13. New Orleans Saints: Andrus Peat, OT, Stanford

Drew Brees is still an elite QB in this league, but he’s no spring chicken. For the Saints to compete they need to keep him healthy. Consider Peat a forcefield.

14. Miami Dolphins: Dr. Adolf Boom, Scientist, Boom Island

As I discussed in my profile of him for the Uproxx print magazine, Boom was Dr. Nebulous’s number two until he ran off with copies of the blueprints for the braxilium laser a few weeks ago. His version isn’t operational yet, but at age 62 — compared to Nebulous at 77 — you have to like the upside here.

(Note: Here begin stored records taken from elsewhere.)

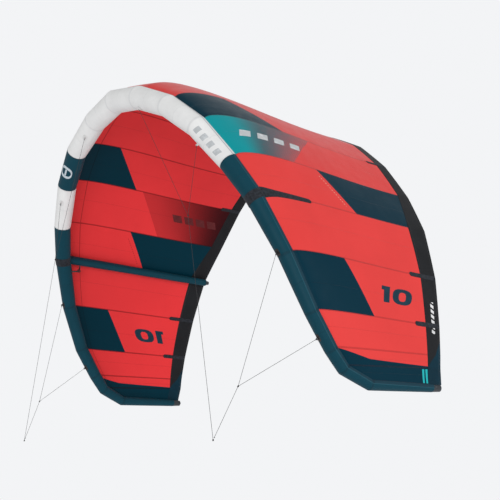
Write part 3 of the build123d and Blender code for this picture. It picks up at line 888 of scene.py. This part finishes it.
def swell(u):
    return PUFF * np.sin(math.pi * np.clip(u - np.floor(u), 0, 1)) ** 0.7


def sleeve(name, first, last, tone):
    u, turn = np.meshgrid(tube_rows(first, last), around(COLUMNS, -math.pi), indexing="ij")
    seam = seam_distance(u, TUBE_RUN)
    groove = 0.35 * MM * np.exp(-((seam / 0.005) ** 2))
    gather = 0.25 * MM * np.sin(24 * turn + 2.1 * np.round(u)) * np.exp(-np.abs(seam) / 0.03)
    relief = swell(u) - groove + gather
    data = marks(u, turn, seam, between_rows(TUBE_RUN, u), turn * between_rows(SIZE, u))
    layers = tube(u, turn, relief), tube(u, turn, relief - WALL)
    piece = slab(f"leading_edge_{name}", *layers, f"dacron_{tone}", SLEEVES[tone][0], wrap=True, data=data)
    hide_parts(f"le_sleeve_{name}")
    return piece


def flap(name, first, last, tone):
    """Strip of the sleeve that the canopy is sewn to, beside the seam on its outer side."""
    us = tube_rows(first, last)
    reach = np.linspace(*FLAP_REACH, 9)
    u, offset = np.meshgrid(us, reach, indexing="ij")
    size = between_rows(SIZE, u)
    turn = between_rows(SEW, u) + offset / size
    seam = seam_distance(u, TUBE_RUN)
    thick = np.where(offset < -0.0255, 0.6, 1.6) * MM
    puff = swell(u)
    top, under = tube(u, turn, puff + thick + 0.5 * MM), tube(u, turn, puff + 0.1 * MM)
    data = marks(u, turn, seam, between_rows(TUBE_RUN, u), offset - reach[0] - 0.0015)
    slab(f"canopy_flap_{name}", top, under, f"dacron_{tone}", SLEEVES[tone][1], data=data)


SLEEVES = {"white": (DACRON_WHITE, FLAP_WHITE), "navy": (DACRON_NAVY, FLAP_NAVY)}
TIP_AT = 10.885
sleeves = [
    sleeve("centre", -2, 2, "white"),
    sleeve("left_badge", -3, -2, "navy"),
    sleeve("left_upper", -4, -3, "white"),
    sleeve("right_upper", 2, 4, "white"),
    sleeve("left_lower", -8, -4, "navy"),
    sleeve("right_lower", 4, 8, "navy"),
    sleeve("left_tip", -TIP_AT, -8, "navy"),
    sleeve("right_tip", 8, TIP_AT, "navy"),
]
flap("centre", -2, 4, "white")
flap("badge", -3, -2, "navy")
flap("left_upper", -4, -3, "white")
flap("left_lower", -TIP_AT, -4, "navy")
flap("right_lower", 4, TIP_AT, "navy")

# ---- struts
NO_SEAM = 0.05  # far enough from a seam that the sleeve cloth shows none


def strut(word, side):
    row = row_of(side * STRUT)
    shares = np.concatenate([np.linspace(0.022, 0.07, 9), np.linspace(0.09, 0.985, 48)])
    size = np.interp(shares, STRUT_AT, STRUT_RADIUS)
    size[0] = 0.030
    axis = strut_line(side, shares)
    way = unit(np.gradient(axis, axis=0))
    up = unit(UP[row] - way * (way @ UP[row])[:, None])
    wide = np.cross(way, up)
    turns = around(72, -math.pi)
    wrinkle = 0.5 * MM * np.sin(18 * turns[None, :]) * np.exp(-((1 - shares[:, None]) / 0.02))
    reach = size[:, None] + wrinkle
    ring = np.cos(turns)[None, :, None] * up[:, None, :] + np.sin(turns)[None, :, None] * wide[:, None, :]
    top = axis[:, None, :] + ring * reach[..., None]
    under = axis[:, None, :] + ring * (reach - WALL)[..., None]
    run = shares[:, None] * LENGTH[row]
    seam = np.abs(run - LENGTH[row] * 0.5) + NO_SEAM
    data = marks(shares[:, None], turns[None, :], seam, run, turns[None, :] * size[:, None])
    piece = slab(f"strut_{word}", top, under, "dacron_navy", DACRON_NAVY, wrap=True, data=data)
    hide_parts(f"strut_sleeve_{word}")
    # The web that joins the strut to the canopy.
    shares = np.linspace(0.032, 0.968, 60)
    size = np.interp(shares, STRUT_AT, STRUT_RADIUS)
    half = np.array([-0.013, -0.007, 0.0, 0.007, 0.013])
    u = side * STRUT + half[None, :] / 0.35 + 0 * shares[:, None]
    s = shares[:, None] + 0 * half[None, :]
    (top,) = skin_off(u, s, -0.1 * MM)
    axis = strut_line(side, shares)
    sink = size[:, None] - 0.0024 - half[None, :] ** 2 / (2 * size[:, None])
    wide = unit(np.cross(CHORD[row], UP[row]))
    under = axis[:, None, :] + UP[row] * sink[..., None] - wide * half[None, :, None] * 0.8
    data = marks(s, 0.0, NO_SEAM, s * LENGTH[row], u)
    slab(f"strut_web_{word}", top, under, "dacron_navy", DACRON_NAVY, data=data)


for word, side in SIDES:
    strut(word, side)


# ---- tabs and patches on the tube
def superellipse(turn, power):
    """Unit rounded square: power 2 is a circle, and more is squarer."""
    reach = (np.abs(np.cos(turn)) ** power + np.abs(np.sin(turn)) ** power) ** (-1 / power)
    return np.stack([np.cos(turn) * reach, np.sin(turn) * reach], -1)


def on_tube(u0, turn0, grid):
    """Seam coordinates and turns of a flat grid, in metres, laid on the tube."""
    k = math.floor(u0)
    run = TUBE_RUN[row_of(k + 1)] - TUBE_RUN[row_of(k)]
    return u0 + grid[..., 0] / run, turn0 + grid[..., 1] / float(between_rows(SIZE, np.array(u0)))


def polar_patch(name, u0, turn0, long, wide, thick, material, slot, hole=0.02, power=4.0):
    """A reinforcement on the tube, from a hole's share of its size to its thinner rim."""
    rim = superellipse(around(40), power) * (long, wide)
    u, turn = on_tube(u0, turn0, rim * np.linspace(hole, 1, 5)[:, None, None])
    lift = swell(u) + 0.1 * MM
    fade = np.array([1.0, 1.0, 1.0, 1.0, 0.5])[:, None]
    return slab(name, tube(u, turn, lift + thick * fade), tube(u, turn, lift), slot, material, wrap=True)


def tabs():
    turn = around(48)
    c, s = np.cos(turn), np.sin(turn)
    rim = np.stack([np.where(c > 0, c * TAB_WIDTH / 2, c * (TAB_REACH - 0.0003)),
                    np.clip(s * np.where(c > 0, 1, 1.9), -1, 1) * TAB_WIDTH / 2], -1)
    scale = np.linspace(0, 1, 5)[:, None, None]
    flat = np.stack([c, s], -1) * TAB_HOLE * (1 - scale) + rim * scale + (TAB_REACH, 0)
    height = np.array([0.55, 1.0, 0.9, 1.0, 0.6])[:, None, None] * TAB_THICK / 2
    for word, side in SIDES:
        for name, (seam, share, _) in TABS.items():
            cloth = WEBBING_WHITE if seam < NAVY else WEBBING
            foot, out, way = tab_frame(side, name)
            base, rise = foot + out * flat[..., :1] + way * flat[..., 1:], np.cross(out, way) * height
            layers = base + rise, base - rise
            slab(f"bridle_tab_{name}_{word}", *layers, "webbing", cloth, wrap=True)
            row = row_of(side * seam)
            turn0 = math.atan2(float(out @ AFT[row]), float(out @ OUT[row]))
            polar_patch(f"tab_patch_{name}_{word}", side * (seam + share), turn0, 0.026, 0.019, 0.9 * MM,
                        cloth, "webbing")
    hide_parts("bridle_tabs")


tabs()

VALVE_U, VALVE_TURN = 1.5, math.radians(90 + 35)
polar_patch("valve_patch", VALVE_U, VALVE_TURN, 0.062, 0.062, 0.8 * MM, STITCH, "valve_grey", 0.40, 2.0)
for word, side in SIDES:
    polar_patch(f"hose_patch_{word}", side * (STRUT + HOSE_FROM), math.atan2(*HOSE_LEAVES), 0.024, 0.024,
                0.9 * MM, CHAFE, "chafe_black", 0.2, 2.0)


# ---- printed marks
def print_on_skin(name, u0, s0, grid, side, material, inside=False):
    """A printed mark: grid is (along the reading direction, up) in metres."""
    width = float(panel_width(side * math.floor(u0), 0.6, side))
    chord = float(between_rows(LENGTH, np.array(side * u0)))
    u = side * (u0 - grid[..., 1] / width)
    s = s0 + side * grid[..., 0] / chord
    high, low = PRINT_LIFTS
    lifts = (-high, -low) if inside else (SHEET + high, SHEET + low)
    return slab(name, *skin_off(u, s, *lifts), "ripstop", material)


def bar(x0, x1, y0, y1, slant, rows=7):
    """Slanted bar as a grid."""
    y = np.linspace(y0, y1, rows)[:, None]
    x = np.linspace(x0, x1, 4)[None, :]
    return np.stack([x + slant * y, y + 0 * x], -1)


def numeral_zero(width, height, slant, weight):
    turn = np.linspace(0, 2 * math.pi, 45)
    shape = superellipse(turn, 2.7)
    outer = shape * (width / 2, height / 2)
    inner = shape * (width / 2 - weight, height / 2 - weight * 0.42)
    mix = np.linspace(0, 1, 4)[None, :, None]
    grid = outer[:, None, :] * (1 - mix) + inner[:, None, :] * mix
    grid[..., 0] += slant * grid[..., 1]
    return grid


NUMERAL_HEIGHT, NUMERAL_SLANT = 0.118, 0.35
NUMERAL_U, NUMERAL_S, BAR_U = 6.53, 0.655, 3.47
PRINT_LIFTS = (0.30 * MM, 0.05 * MM)
prints = []
# The inner-face numerals are painted shadow: the print as seen with light coming through the cloth.
for word, side in SIDES:
    for face, inside in (("outer", False), ("inner", True)):
        for name, grid in (
            ("one", bar(-0.122, -0.064, -0.059, 0.059, NUMERAL_SLANT)),
            ("one_flag", bar(-0.144, -0.120, 0.030, 0.059, NUMERAL_SLANT)),
            ("zero", numeral_zero(0.190, NUMERAL_HEIGHT, NUMERAL_SLANT, 0.060) + np.array([0.060, 0])),
        ):
            name = f"size_{name}_{face}_{word}"
            prints.append(print_on_skin(name, NUMERAL_U, NUMERAL_S, grid, side, INK_NAVY, inside))
# The bars on the left wing's inner face are painted shadow of a print seen through the cloth.
for index in range(4):
    grid = bar(-0.045, 0.045, -0.036, 0.036, 0.55)
    name = f"panel_bar_{index}_"
    prints.append(print_on_skin(name + "right", BAR_U, 0.112 + 0.088 * index, grid, 1, INK_WHITE))
    prints.append(print_on_skin(name + "left", BAR_U, 0.66 + 0.070 * index, grid, -1, INK_SHADOW, True))
on_canopy += prints


def print_on_tube(name, u0, turn0, grid, material, slot):
    u, turn = on_tube(u0, turn0, grid)
    slab(name, tube(u, turn, swell(u) + 0.35 * MM), tube(u, turn, swell(u) + 0.05 * MM), slot, material)


TUBE_BAR_TURN, BADGE_U, BADGE_TURN = math.radians(-70), -2.50, math.radians(-125)
for index in range(4):
    grid = bar(-0.022, 0.022, -0.026, 0.026, 0.3)
    print_on_tube(f"tube_bar_{index}", 3.20 + 0.20 * index, TUBE_BAR_TURN, grid, INK_GREY, "dacron_white")
BADGE = {"ring": numeral_zero(0.115, 0.115, 0, 0.024), "bar": bar(-0.030, 0.030, -0.008, 0.008, 0)}
for name, grid in BADGE.items():
    print_on_tube(f"tube_badge_{name}", BADGE_U, BADGE_TURN, grid, INK_BADGE, "dacron_navy")

# ---- CAD pieces that stay
looks = {"le_bladder": FILM, "inflation_valve": VALVE_PLASTIC, "valve_cap": MOULDED}
for word, _ in SIDES:
    looks |= {f"{node}_{word}": CAP_PLASTIC for node in ("tip_end_cap", "strut_end_cap")}
    looks |= {f"{node}_{word}": MOULDED for node in ("hose_clip", "hose_clip_lever")}
    looks[f"strut_bladder_{word}"] = FILM
for node, material in looks.items():
    NODES[node].data.materials.clear()
    NODES[node].data.materials.append(material)

# ---- studio
BACKDROP = (0.896, 0.905, 0.921)
AMBIENT = 0.61
world = bpy.data.worlds.new("studio")
world.use_nodes = True
background = world.node_tree.nodes["Background"]
background.inputs[0].default_value = (*BACKDROP, 1)
seen = world.node_tree.nodes.new("ShaderNodeLightPath")
strength = world.node_tree.nodes.new("ShaderNodeMapRange")
strength.inputs["To Min"].default_value = AMBIENT
world.node_tree.links.new(seen.outputs["Is Camera Ray"], strength.inputs["Value"])
world.node_tree.links.new(strength.outputs[0], background.inputs[1])
bpy.context.scene.world = world
bpy.context.scene.view_settings.view_transform = "Standard"

FLOOR_AT, FLOOR_HALF = -4.6, 19.0
floor_mesh = bpy.data.meshes.new("floor")
corners = [(x * FLOOR_HALF, y * FLOOR_HALF, FLOOR_AT) for x, y in ((-1, -1), (1, -1), (1, 1), (-1, 1))]
floor_mesh.from_pydata(corners, [], [(0, 1, 2, 3)])
floor = bpy.data.objects.new("floor", floor_mesh)
show(floor)
floor_look = Shader("floor_pale", roughness=1.0, base_color=(0.50, 0.50, 0.51, 1), specular_ior_level=0.0,
                    emission_color=(*BACKDROP, 1), emission_strength=0.55)
floor_mesh.materials.append(floor_look.material)


def light(name, kind, energy, way, at=(0, 0, 0)):
    """A light at a point, shining from the direction way."""
    data = bpy.data.lights.new(name, kind)
    data.energy = energy
    lamp = bpy.data.objects.new(name, data)
    lamp.location = at
    lamp.rotation_euler = way.to_track_quat("Z", "Y").to_euler()
    show(lamp)
    return data


SIDE_AT, SIDE_AIM = Vector((8.0, 3.5, 0.0)), Vector((1.4, 1.0, -1.2))
light("side", "AREA", 140, SIDE_AT - SIDE_AIM, SIDE_AT).size = 4.0

# A broad soft source from the camera's side of the studio.
light("key", "SUN", 1.45, Vector((0.76, -0.62, -0.02))).angle = math.radians(30)
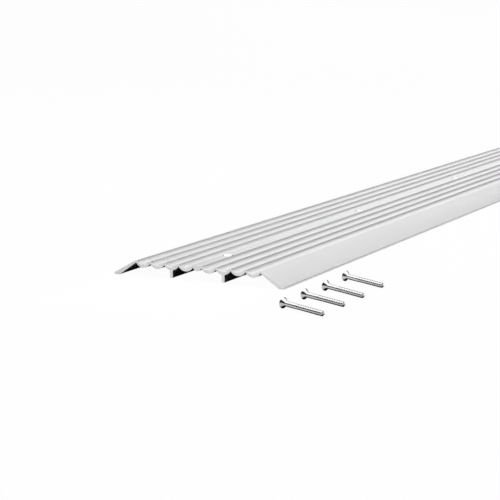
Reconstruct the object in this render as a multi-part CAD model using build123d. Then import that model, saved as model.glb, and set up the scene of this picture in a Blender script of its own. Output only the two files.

15. San Francisco 49ers: Melvin Gordon, RB, Wisconsin

Losing franchise legend Frank Gore after nearly a decade means it’s time for new blood. Pairing Gordon with Colin Kaepernick gives the Niners one of the most dangerous backfields in the league.

16. Houston Texans: Dr. Maximus “Max” Lasers, Scientist, Undisclosed

It’s no secret that the Texans are targeting top laser experts Nebulous and Boom heading into the draft, but if the team can’t trade up and neither are available at 16, sources within the organization have indicated to me on numerous occasions that they’ll go after Dr. Lasers. It’s a risky pick, seeing as Lasers has not had a face-to-face meeting with any team and rumors have been swirling that he’s actually just two or three toddlers piled up inside a labcoat. (I’m told he introduced himself as “Max Way-sers” on a phone call with the Dolphins last week, which the team found “completely adorable,” but also concerning.) But desperate times call for desperate measures.